In his widely cited book, Faith in the Halls of Power: How Evangelicals Joined the American Elite (Oxford, 2007), Michael Lindsay describes an evangelical community divided twice within itself. He describes a fervent evangelical community divided between “cosmopolitan” elites whose work requires them to engage those not like themselves, and a “populist” middle class that is comfortably cocooned from those different from them. (Whether these distinctions are accurate, or useful, only time and more research will tell, but they are disturbing conclusions nonetheless.) Among the cosmopolitan elites, there is a further divide, as some elites do not feel that they can relate to their local church (which is often populist), and thus these elites focus their time and money on “para”-church ministries; i.e., legally registered non-profits that operate separate from any particular church or denomination. (“Para,” incidentally, is a prefix not found in the Bible’s description of the Church.)


Perhaps most telling is the tale not told. In the various stories and analysis that Lindsay presents, there is no discussion of a Christian identity in America that is foremost rooted in the global Church, a Church anchored in eternity, across time and space, with banners terrible unfurled.


American evangelical Christians like to say and think that the local Church is the last best hope for the world.
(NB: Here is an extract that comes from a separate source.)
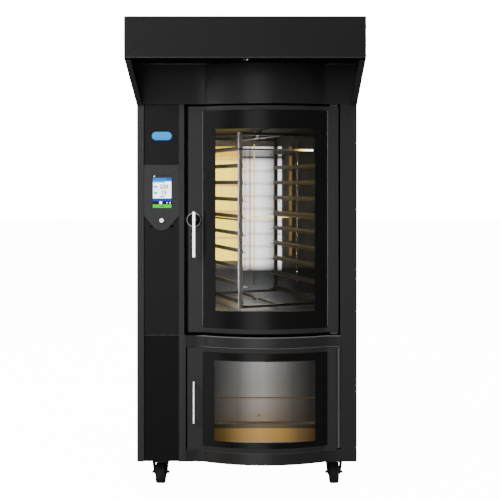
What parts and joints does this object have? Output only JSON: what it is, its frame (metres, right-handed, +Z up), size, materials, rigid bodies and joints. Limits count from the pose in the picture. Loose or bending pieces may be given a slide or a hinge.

And it is … but what are we doing to make it so? If the Christian identity in the United States is a function of American culture—and totally disconnected from the Church outside our borders—then how can the Church in America equip disciples to live transformed lives that transform the culture as a result? If asked to prove that American evangelicalism is not merely a reflection of our culture, could we do it?


If we can’t, we are vulnerable to the secular categorization that religion comes from culture; if we can’t, we dishonor the sovereign God who created that culture. But if we can—and we must—we demonstrate anew what Jesus encouraged us to remember: “Where I am my servant also will be” (John 12:26). He is a global God and we Christians are His global Church.